- What is asked -
Could you print every record below exactly as it appears?

- Given records -
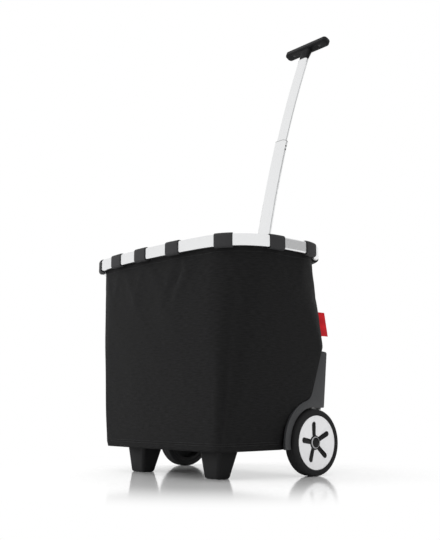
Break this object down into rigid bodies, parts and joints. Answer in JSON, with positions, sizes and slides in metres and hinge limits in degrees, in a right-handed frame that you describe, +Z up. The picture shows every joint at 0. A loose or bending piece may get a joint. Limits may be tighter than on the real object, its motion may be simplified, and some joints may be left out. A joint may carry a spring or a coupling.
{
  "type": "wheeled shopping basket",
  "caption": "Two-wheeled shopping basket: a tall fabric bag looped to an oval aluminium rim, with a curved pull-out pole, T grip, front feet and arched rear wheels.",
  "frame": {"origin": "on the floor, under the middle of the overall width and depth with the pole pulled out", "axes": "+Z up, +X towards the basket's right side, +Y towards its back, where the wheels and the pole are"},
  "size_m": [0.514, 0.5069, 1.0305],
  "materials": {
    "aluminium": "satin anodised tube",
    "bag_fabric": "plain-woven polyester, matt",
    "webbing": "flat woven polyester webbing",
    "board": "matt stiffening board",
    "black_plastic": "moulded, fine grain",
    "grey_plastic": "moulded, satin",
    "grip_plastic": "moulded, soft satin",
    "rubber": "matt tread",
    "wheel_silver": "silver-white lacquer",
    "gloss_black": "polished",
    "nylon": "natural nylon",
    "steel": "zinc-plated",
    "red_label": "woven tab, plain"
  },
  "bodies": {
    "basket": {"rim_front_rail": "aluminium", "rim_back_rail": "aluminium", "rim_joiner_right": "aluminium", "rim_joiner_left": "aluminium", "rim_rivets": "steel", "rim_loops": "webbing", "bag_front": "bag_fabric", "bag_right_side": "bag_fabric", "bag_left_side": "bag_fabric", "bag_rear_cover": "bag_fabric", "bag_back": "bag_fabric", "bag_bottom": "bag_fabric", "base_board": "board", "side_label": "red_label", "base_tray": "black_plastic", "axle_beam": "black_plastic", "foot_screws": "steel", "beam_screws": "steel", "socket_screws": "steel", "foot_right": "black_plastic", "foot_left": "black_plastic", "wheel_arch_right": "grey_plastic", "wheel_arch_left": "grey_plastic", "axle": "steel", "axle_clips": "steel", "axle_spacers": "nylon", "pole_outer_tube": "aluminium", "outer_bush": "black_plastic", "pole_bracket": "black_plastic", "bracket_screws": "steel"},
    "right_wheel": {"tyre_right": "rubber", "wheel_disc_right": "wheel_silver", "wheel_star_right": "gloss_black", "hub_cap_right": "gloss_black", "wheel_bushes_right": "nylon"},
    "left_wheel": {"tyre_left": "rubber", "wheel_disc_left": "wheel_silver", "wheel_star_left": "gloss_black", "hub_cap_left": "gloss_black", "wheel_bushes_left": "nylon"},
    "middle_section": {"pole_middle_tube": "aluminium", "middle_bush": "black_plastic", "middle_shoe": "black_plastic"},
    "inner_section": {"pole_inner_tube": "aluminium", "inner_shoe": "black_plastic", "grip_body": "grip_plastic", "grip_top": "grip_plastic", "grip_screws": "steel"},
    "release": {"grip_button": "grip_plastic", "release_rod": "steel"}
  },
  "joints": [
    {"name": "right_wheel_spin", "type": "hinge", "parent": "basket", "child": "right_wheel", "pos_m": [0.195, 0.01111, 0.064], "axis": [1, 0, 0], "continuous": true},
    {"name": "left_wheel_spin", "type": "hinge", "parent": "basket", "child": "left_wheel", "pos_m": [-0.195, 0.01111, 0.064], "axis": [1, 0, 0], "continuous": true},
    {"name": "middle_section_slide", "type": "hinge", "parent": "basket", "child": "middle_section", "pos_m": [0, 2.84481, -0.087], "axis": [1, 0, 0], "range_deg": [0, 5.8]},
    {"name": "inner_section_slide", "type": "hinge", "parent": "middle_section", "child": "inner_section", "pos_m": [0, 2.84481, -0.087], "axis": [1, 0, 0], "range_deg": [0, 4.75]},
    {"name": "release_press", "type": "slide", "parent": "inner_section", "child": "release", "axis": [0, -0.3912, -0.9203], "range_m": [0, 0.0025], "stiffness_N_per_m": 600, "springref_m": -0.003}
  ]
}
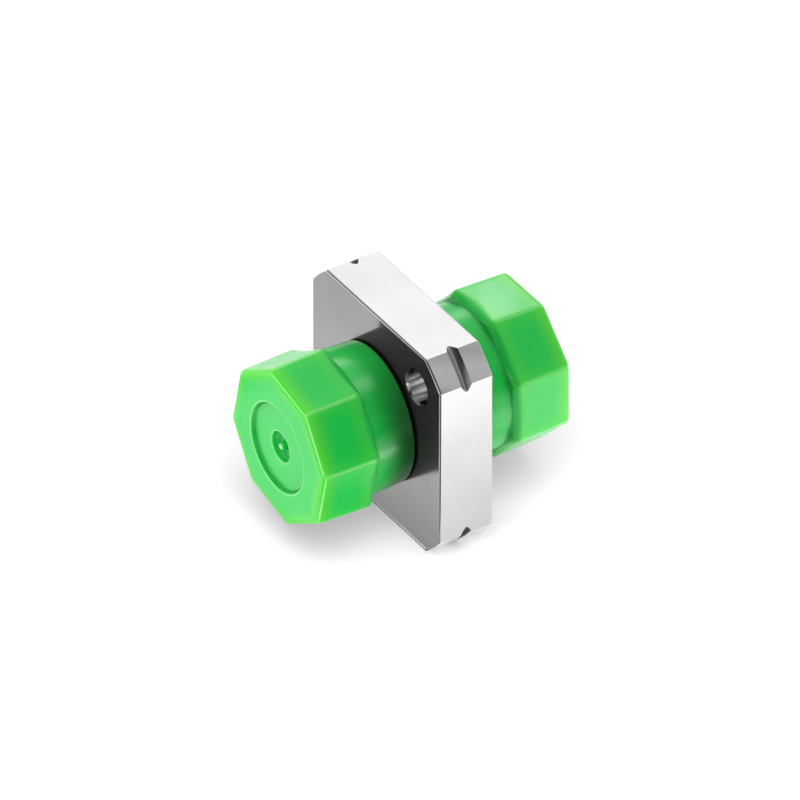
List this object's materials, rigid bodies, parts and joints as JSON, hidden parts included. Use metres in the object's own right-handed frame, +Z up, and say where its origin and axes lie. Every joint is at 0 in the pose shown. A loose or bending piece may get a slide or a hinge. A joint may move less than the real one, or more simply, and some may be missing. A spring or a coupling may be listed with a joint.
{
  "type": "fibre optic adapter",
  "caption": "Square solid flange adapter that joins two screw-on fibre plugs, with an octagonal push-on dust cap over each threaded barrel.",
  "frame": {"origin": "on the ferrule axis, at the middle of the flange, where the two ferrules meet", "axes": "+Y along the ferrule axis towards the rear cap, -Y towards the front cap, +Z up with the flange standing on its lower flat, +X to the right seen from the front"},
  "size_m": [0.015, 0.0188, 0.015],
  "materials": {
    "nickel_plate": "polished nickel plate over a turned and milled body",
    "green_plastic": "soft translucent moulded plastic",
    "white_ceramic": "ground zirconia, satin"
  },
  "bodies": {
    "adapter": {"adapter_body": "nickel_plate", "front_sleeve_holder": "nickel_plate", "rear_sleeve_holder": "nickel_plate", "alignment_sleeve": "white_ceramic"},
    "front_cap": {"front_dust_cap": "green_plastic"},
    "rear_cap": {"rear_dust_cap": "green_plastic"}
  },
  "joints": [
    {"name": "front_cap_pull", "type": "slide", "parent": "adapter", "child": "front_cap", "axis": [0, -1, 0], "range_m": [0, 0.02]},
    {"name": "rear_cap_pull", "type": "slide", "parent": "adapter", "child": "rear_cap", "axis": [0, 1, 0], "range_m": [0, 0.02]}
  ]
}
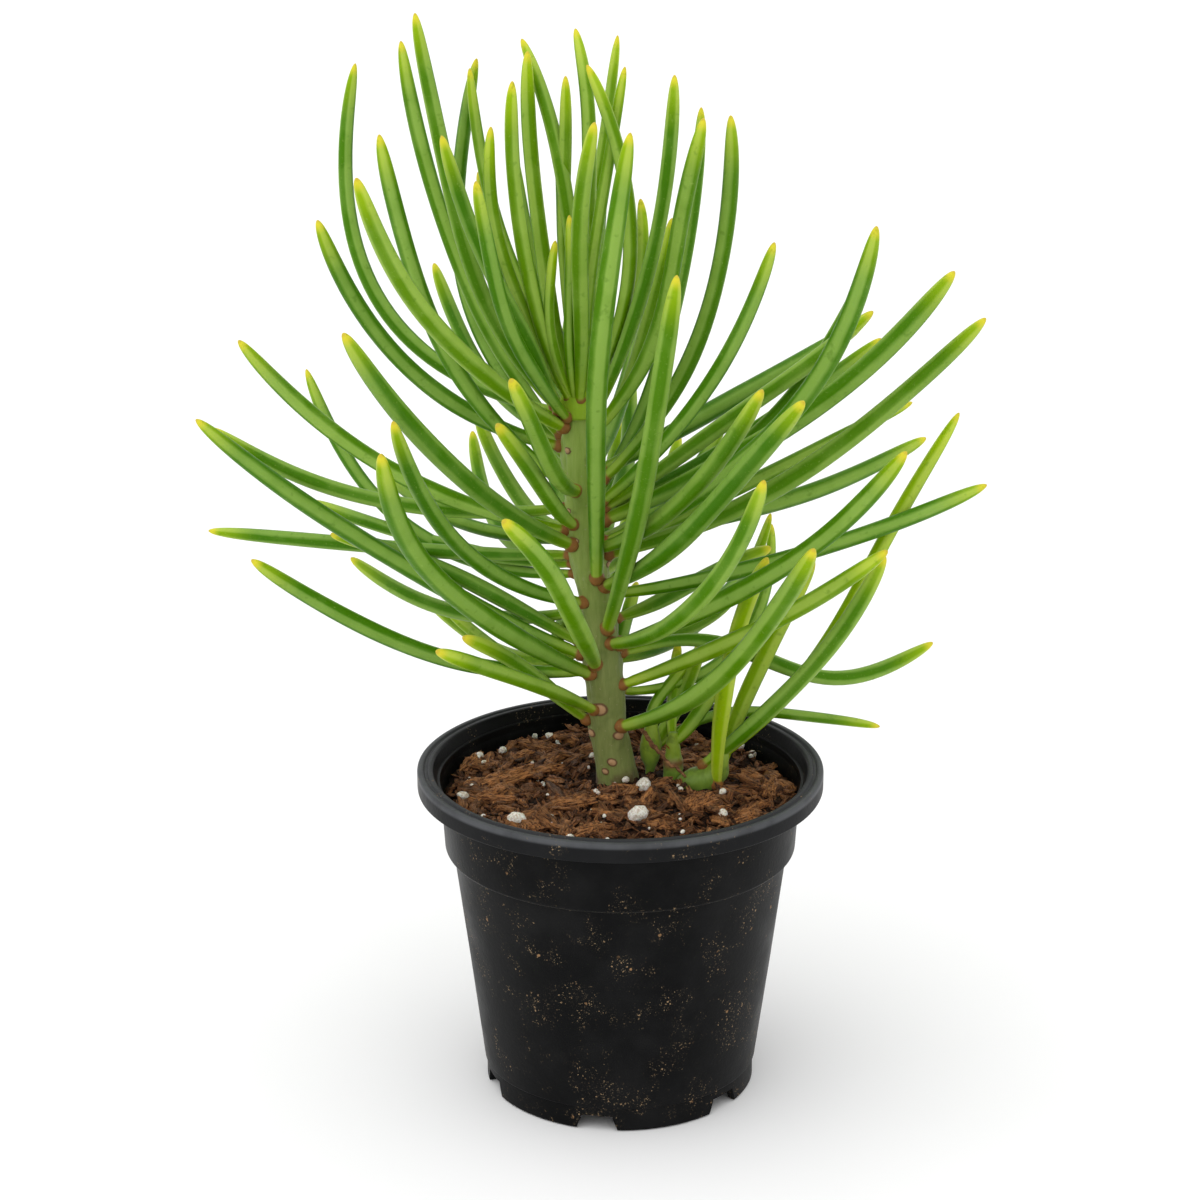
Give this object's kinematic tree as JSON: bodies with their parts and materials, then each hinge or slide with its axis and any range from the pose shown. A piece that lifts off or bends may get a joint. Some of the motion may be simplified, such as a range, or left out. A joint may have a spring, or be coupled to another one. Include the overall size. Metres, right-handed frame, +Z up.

- Reply to the task -
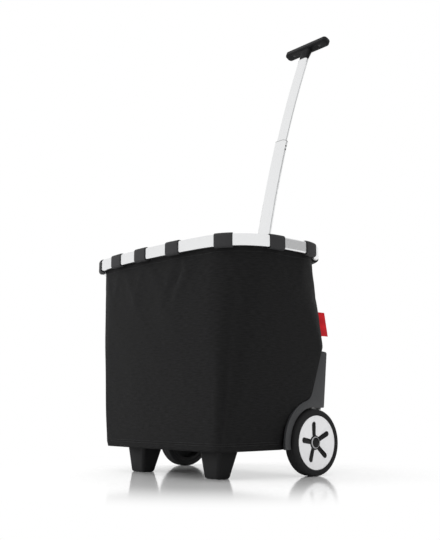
Break this object down into rigid bodies, parts and joints. Answer in JSON, with positions, sizes and slides in metres and hinge limits in degrees, in a right-handed frame that you describe, +Z up. The picture shows every joint at 0. A loose or bending piece may get a joint. Limits may be tighter than on the real object, its motion may be simplified, and some joints may be left out. A joint may carry a spring or a coupling.
{
  "type": "wheeled shopping basket",
  "caption": "Two-wheeled shopping basket: a tall fabric bag looped to an oval aluminium rim, with a curved pull-out pole, T grip, front feet and arched rear wheels.",
  "frame": {"origin": "on the floor, under the middle of the overall width and depth with the pole pulled out", "axes": "+Z up, +X towards the basket's right side, +Y towards its back, where the wheels and the pole are"},
  "size_m": [0.514, 0.5069, 1.0305],
  "materials": {
    "aluminium": "satin anodised tube",
    "bag_fabric": "plain-woven polyester, matt",
    "webbing": "flat woven polyester webbing",
    "board": "matt stiffening board",
    "black_plastic": "moulded, fine grain",
    "grey_plastic": "moulded, satin",
    "grip_plastic": "moulded, soft satin",
    "rubber": "matt tread",
    "wheel_silver": "silver-white lacquer",
    "gloss_black": "polished",
    "nylon": "natural nylon",
    "steel": "zinc-plated",
    "red_label": "woven tab, plain"
  },
  "bodies": {
    "basket": {"rim_front_rail": "aluminium", "rim_back_rail": "aluminium", "rim_joiner_right": "aluminium", "rim_joiner_left": "aluminium", "rim_rivets": "steel", "rim_loops": "webbing", "bag_front": "bag_fabric", "bag_right_side": "bag_fabric", "bag_left_side": "bag_fabric", "bag_rear_cover": "bag_fabric", "bag_back": "bag_fabric", "bag_bottom": "bag_fabric", "base_board": "board", "side_label": "red_label", "base_tray": "black_plastic", "axle_beam": "black_plastic", "foot_screws": "steel", "beam_screws": "steel", "socket_screws": "steel", "foot_right": "black_plastic", "foot_left": "black_plastic", "wheel_arch_right": "grey_plastic", "wheel_arch_left": "grey_plastic", "axle": "steel", "axle_clips": "steel", "axle_spacers": "nylon", "pole_outer_tube": "aluminium", "outer_bush": "black_plastic", "pole_bracket": "black_plastic", "bracket_screws": "steel"},
    "right_wheel": {"tyre_right": "rubber", "wheel_disc_right": "wheel_silver", "wheel_star_right": "gloss_black", "hub_cap_right": "gloss_black", "wheel_bushes_right": "nylon"},
    "left_wheel": {"tyre_left": "rubber", "wheel_disc_left": "wheel_silver", "wheel_star_left": "gloss_black", "hub_cap_left": "gloss_black", "wheel_bushes_left": "nylon"},
    "middle_section": {"pole_middle_tube": "aluminium", "middle_bush": "black_plastic", "middle_shoe": "black_plastic"},
    "inner_section": {"pole_inner_tube": "aluminium", "inner_shoe": "black_plastic", "grip_body": "grip_plastic", "grip_top": "grip_plastic", "grip_screws": "steel"},
    "release": {"grip_button": "grip_plastic", "release_rod": "steel"}
  },
  "joints": [
    {"name": "right_wheel_spin", "type": "hinge", "parent": "basket", "child": "right_wheel", "pos_m": [0.195, 0.01111, 0.064], "axis": [1, 0, 0], "continuous": true},
    {"name": "left_wheel_spin", "type": "hinge", "parent": "basket", "child": "left_wheel", "pos_m": [-0.195, 0.01111, 0.064], "axis": [1, 0, 0], "continuous": true},
    {"name": "middle_section_slide", "type": "hinge", "parent": "basket", "child": "middle_section", "pos_m": [0, 2.84481, -0.087], "axis": [1, 0, 0], "range_deg": [0, 5.8]},
    {"name": "inner_section_slide", "type": "hinge", "parent": "middle_section", "child": "inner_section", "pos_m": [0, 2.84481, -0.087], "axis": [1, 0, 0], "range_deg": [0, 4.75]},
    {"name": "release_press", "type": "slide", "parent": "inner_section", "child": "release", "axis": [0, -0.3912, -0.9203], "range_m": [0, 0.0025], "stiffness_N_per_m": 600, "springref_m": -0.003}
  ]
}
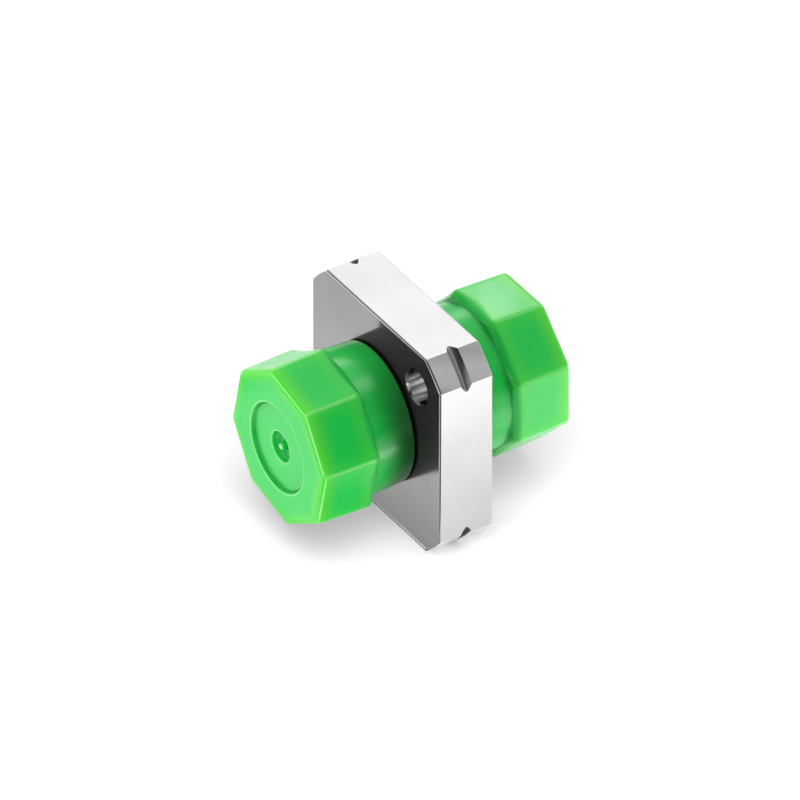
List this object's materials, rigid bodies, parts and joints as JSON, hidden parts included. Use metres in the object's own right-handed frame, +Z up, and say where its origin and axes lie. Every joint is at 0 in the pose shown. A loose or bending piece may get a slide or a hinge. A joint may move less than the real one, or more simply, and some may be missing. A spring or a coupling may be listed with a joint.
{
  "type": "fibre optic adapter",
  "caption": "Square solid flange adapter that joins two screw-on fibre plugs, with an octagonal push-on dust cap over each threaded barrel.",
  "frame": {"origin": "on the ferrule axis, at the middle of the flange, where the two ferrules meet", "axes": "+Y along the ferrule axis towards the rear cap, -Y towards the front cap, +Z up with the flange standing on its lower flat, +X to the right seen from the front"},
  "size_m": [0.015, 0.0188, 0.015],
  "materials": {
    "nickel_plate": "polished nickel plate over a turned and milled body",
    "green_plastic": "soft translucent moulded plastic",
    "white_ceramic": "ground zirconia, satin"
  },
  "bodies": {
    "adapter": {"adapter_body": "nickel_plate", "front_sleeve_holder": "nickel_plate", "rear_sleeve_holder": "nickel_plate", "alignment_sleeve": "white_ceramic"},
    "front_cap": {"front_dust_cap": "green_plastic"},
    "rear_cap": {"rear_dust_cap": "green_plastic"}
  },
  "joints": [
    {"name": "front_cap_pull", "type": "slide", "parent": "adapter", "child": "front_cap", "axis": [0, -1, 0], "range_m": [0, 0.02]},
    {"name": "rear_cap_pull", "type": "slide", "parent": "adapter", "child": "rear_cap", "axis": [0, 1, 0], "range_m": [0, 0.02]}
  ]
}
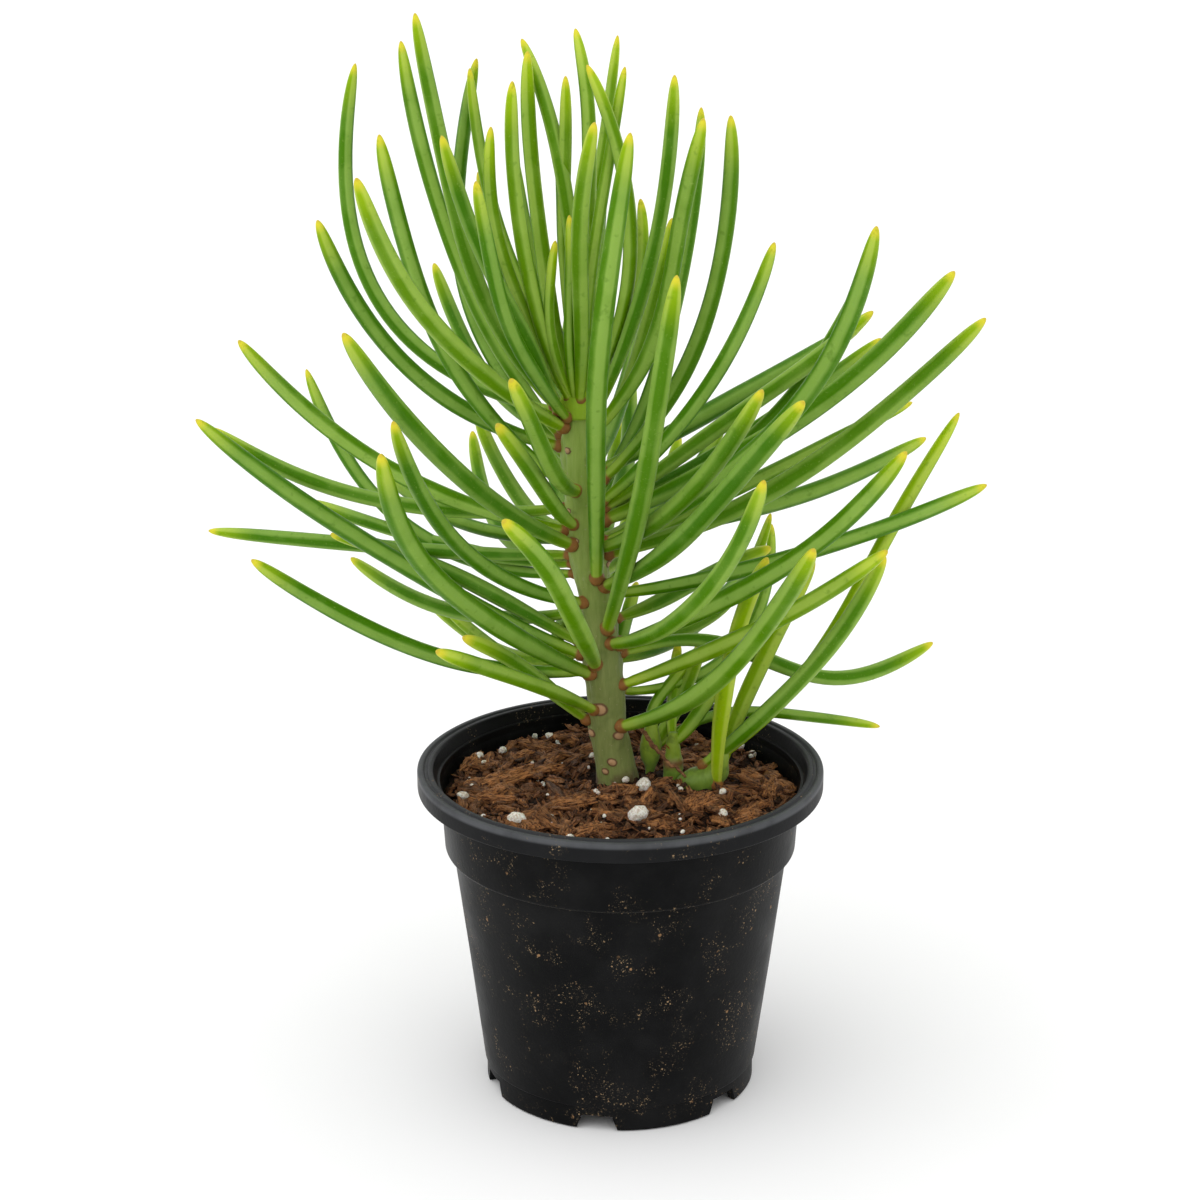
Give this object's kinematic tree as JSON: bodies with their parts and materials, then each hinge or slide with its axis and any range from the pose shown. A piece that lifts off or bends may get a joint. Some of the motion may be simplified, such as a range, or left out. A joint may have a spring, or be coupled to another one. Include the overall size. Metres, right-handed frame, +Z up.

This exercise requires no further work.